Based on Eloise’s symptoms and past medical history which condition is she most likely to have?

a. Ischemic necrosis of the pituitary

b. Traumatic damage to the pituitary stalk

c. Prolactinoma- adenoma of the lactrotropes

d. Increased prolactin secretion due to use of a dopamine antagonist

e. Hypothyroidism

B- Traumatic damage to the pituitary stalk. If there’s head trauma and hypothalamus is affected, all hormones from pituitary that rely on hypothalamus hormones will be affected!

• TSH

• LH

• FSH

• The only one that works differently is prolactin (if anterior pituitary is intact).

What is the most likely cause of Megan’s prolactinemia?

a. Ischemic necrosis of the pituitary

b. Hypopituitarism due to damage to the pituitary stalk

c. Prolactinoma- adenoma of the lactrotropes

d. Increased prolactin secretion due to use of a dopamine antagonist

e. Hypothyroidism

C- Prolactinoma- adenoma of the lactrotropes.

• Look for high elevation of prolactin (specifically over 100 for prolactinoma)!

For D- there’s no indication that she’s on a dopamine antagonist. Also, dopamine/antagonist for dopamine would only cause an increase UP TO 100, not over.

What is the likely cause of Megan’s low LH and FSH levels?

a. Negative inhibition due to high prolactin levels

b. Negative inhibition due to stress

c. Loss of LH and FSH secretion due to lactotroph hyperplasia

d. Negative inhibition due to high estrogen levels

A- Negative inhibition due to high prolactin levels.

• High prolactin inhibits GnRH, causing LH and FSH to be decreased! (estrogen and progesterone will be decreased too)

GH Levels Over Time

GH increases rapidly starting at birth, steady pre-adolescent years.

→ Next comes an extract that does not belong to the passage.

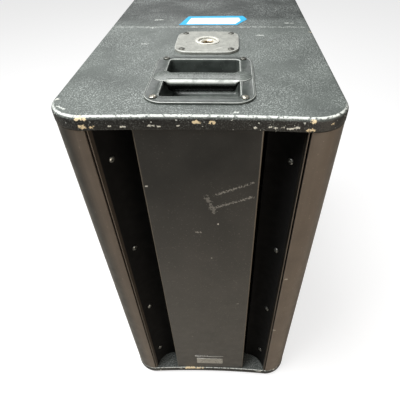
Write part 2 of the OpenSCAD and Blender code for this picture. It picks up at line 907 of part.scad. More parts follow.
// The fork's disc turns on the swivel pin; its two cheeks hold the axle
module fork(side, level) {
    disc_z = plate_h + race_h + fork_gap;
    cheek_t = 3.5;
    inner = wheel_w / 2 + 1.5;
    reach = axle_y - back_y;
    tip_r = 9;
    wide = 19;
    swivel = kingpin_r + run_gap;
    color(steel) swivel_place(side, level) {
        difference() {
            union() {
                translate([0, 0, disc_z]) cylinder(r = race_r + 1, h = fork_t);
                for (s = [-1, 1]) translate([s * (inner + cheek_t / 2) - cheek_t / 2, 0, 0])
                    rotate([90, 0, 90]) linear_extrude(cheek_t) {
                        polygon([[wide, disc_z], [-wide, disc_z], [-trail - tip_r, reach],
                            [-trail + tip_r, reach], [wide, disc_z + 14]]);
                        translate([-trail, reach]) circle(r = tip_r);
                    }
            }
            translate([0, 0, disc_z - 1]) cylinder(r = swivel, h = fork_t + 2);
        }
        translate([0, -trail, reach]) rotate([0, 90, 0]) {
            translate([0, 0, slip - inner - cheek_t - 3]) cylinder(r = axle_r + 3, h = 2.7, $fn = 6);
            translate([0, 0, inner + cheek_t]) cylinder(r = axle_r + 3, h = 2.7, $fn = 6);
            translate([0, 0, -inner]) cylinder(r = axle_r, h = 2 * inner);
        }
    }
}

module wheel(side, level) {
    reach = axle_y - back_y;
    tread = wheel_d / 2;
    hub_r = tread - 9;
    half = wheel_w / 2;
    color(black) swivel_place(side, level)
        translate([0, -trail, reach]) rotate([0, 90, 0]) rotate_extrude($fn = 72) polygon([
            [axle_r + run_gap, -half], [axle_r + 6, -half], [axle_r + 6, -half + 5],
            [hub_r - 3, -half + 5], [hub_r - 1, -half + 2], [tread - 5, -half + 1],
            [tread - 1, -half + 5], [tread, 0], [tread - 1, half - 5], [tread - 5, half - 1],
            [hub_r - 1, half - 2], [hub_r - 3, half - 5], [axle_r + 6, half - 5],
            [axle_r + 6, half], [axle_r + run_gap, half]]);
}

top_board();
bottom_board();
side_board(-1);  // left_side_board
side_board(1);  // right_side_board
back_board();
driver_baffle();
centre_front_panel();
wing(-1);  // left_wing
wing(1);  // right_wing
wing_battens();
wing_screws();
front_brace();
window_brace();
handle_cup();
handle_grip();
top_screws();
pole_plate();
pole_socket();
rubber_feet();
badge();
tape_label();
basket(1);  // upper_basket
magnet(1);  // upper_magnet
motor_steel(1);  // upper_motor_steel
cone(1);  // upper_cone
dust_cap(1);  // upper_dust_cap
voice_coil(1);  // upper_voice_coil
surround(1);  // upper_surround
spider(1);  // upper_spider
basket(-1);  // lower_basket
magnet(-1);  // lower_magnet
motor_steel(-1);  // lower_motor_steel
cone(-1);  // lower_cone
dust_cap(-1);  // lower_dust_cap
voice_coil(-1);  // lower_voice_coil
surround(-1);  // lower_surround
spider(-1);  // lower_spider
driver_screws();
amp_panel();
heat_sink();
circuit_board();
transformer();
capacitors();
signal_sockets();
power_inlet();
power_switch();
gain_knob();
mode_switch();
amp_screws();
speaker_wires();
caster_plates();
caster_screws();
fork(-1, 1);  // upper_left_fork
fork(1, 1);  // upper_right_fork
fork(-1, -1);  // lower_left_fork
fork(1, -1);  // lower_right_fork
wheel(-1, 1);  // upper_left_wheel
wheel(1, 1);  // upper_right_wheel
wheel(-1, -1);  // lower_left_wheel
wheel(1, -1);  // lower_right_wheel
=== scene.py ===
"""Looks of a portable powered bass cabinet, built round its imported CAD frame.

Each sub-assembly is a class that reads its place from the frame, builds its finer meshes and
dresses them and the CAD nodes with procedural finishes. Lengths are metres, and sizes written in
millimetres are multiplied by MM.
"""

import logging
import math
from collections.abc import Callable, Iterable, Sequence
from dataclasses import dataclass
from enum import Enum

import bmesh
import bpy
from mathutils import Matrix, Vector


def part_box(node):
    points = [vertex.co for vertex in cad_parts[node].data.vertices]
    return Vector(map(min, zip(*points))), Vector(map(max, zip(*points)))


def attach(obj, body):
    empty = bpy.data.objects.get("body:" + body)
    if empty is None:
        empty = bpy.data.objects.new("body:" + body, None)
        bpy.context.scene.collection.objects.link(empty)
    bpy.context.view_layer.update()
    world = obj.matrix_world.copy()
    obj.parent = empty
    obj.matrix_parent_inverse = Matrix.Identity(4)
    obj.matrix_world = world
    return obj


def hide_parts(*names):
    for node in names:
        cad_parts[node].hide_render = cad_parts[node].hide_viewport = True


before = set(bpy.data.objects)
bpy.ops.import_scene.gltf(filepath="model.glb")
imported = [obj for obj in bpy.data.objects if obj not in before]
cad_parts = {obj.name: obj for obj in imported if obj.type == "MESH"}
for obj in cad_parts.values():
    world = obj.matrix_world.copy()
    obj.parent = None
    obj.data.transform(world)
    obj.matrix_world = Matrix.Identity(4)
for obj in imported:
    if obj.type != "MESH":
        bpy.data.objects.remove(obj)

logging.basicConfig(level=logging.INFO, format="%(name)s: %(message)s")
LOG = logging.getLogger("bass_cabinet")

MM = 0.001
HEAD_R, HEAD_H = 4.8 * MM, 2.4 * MM
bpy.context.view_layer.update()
CABINET = "cabinet"
WHITE = (1.0, 1.0, 1.0, 1.0)
Point = tuple[float, float]


# ---------------------------------------------------------------- small helpers


def linear(code: str, alpha: float = 1.0) -> tuple[float, float, float, float]:
    """Turn an sRGB hex colour into linear light.

    Args:
        code: Six hex digits, with or without a leading hash.
        alpha: Opacity to carry along.

    Returns:
        Linear red, green and blue, and the opacity.
    """
    digits = code.lstrip("#")
    channels = [int(digits[i:i + 2], 16) / 255 for i in (0, 2, 4)]
    red, green, blue = [c / 12.92 if c <= 0.04045 else ((c + 0.055) / 1.055) ** 2.4 for c in channels]
    return red, green, blue, alpha


def add_node(tree: bpy.types.NodeTree, kind: str, inputs: dict | None = None, **settings) -> bpy.types.Node:
    """Add a node to a tree, with its settings and its links.

    Args:
        tree: Shader or geometry node tree.
        kind: Blender's name for the node type.
        inputs: Input name or index, to a value or to an output socket that feeds it.
        **settings: Attributes of the node itself.

    Returns:
        The new node.
    """
    node = tree.nodes.new(kind)
    for name, value in settings.items():
        setattr(node, name, value)
    for key, value in (inputs or {}).items():
        if isinstance(value, bpy.types.NodeSocket):
            tree.links.new(value, node.inputs[key])
        else:
            node.inputs[key].default_value = value
    return node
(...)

Spike/peak in adolescent years (earlier for females, just slightly). Declines through adult years.

Somatotroph Adenoma Case

• The physical changes and the bitemporal hemianopsia are consistent with excess growth hormone (acromegaly).

• The MRI of Sam’s brain revealed a macroademona in the pituitary gland that compressed the optic nerve.

GH Levels Eating vs Fasting

When we eat, GH tends to be suppressed. Pulsatile!

Fasting days, not eating, larger and more frequent peaks in GH!

A patient was scheduled for a growth hormone suppression test. If each of the following events occurred the morning of the test, which of the events would be most likely to suppress growth hormone levels?

a. She ate four large doughnuts for breakfast.

b. While unlocking her car, she was chased by the neighbor’s vicious dog.

c. She fell asleep at the start of the test and slept soundly until it was completed 1.5 hours later.

d. She forgot to eat her breakfast before the test.

A- She ate four large doughnuts for breakfast.

• Large amount of glucose, suppressing growth hormone!

• Everything else is a stimulant for GH!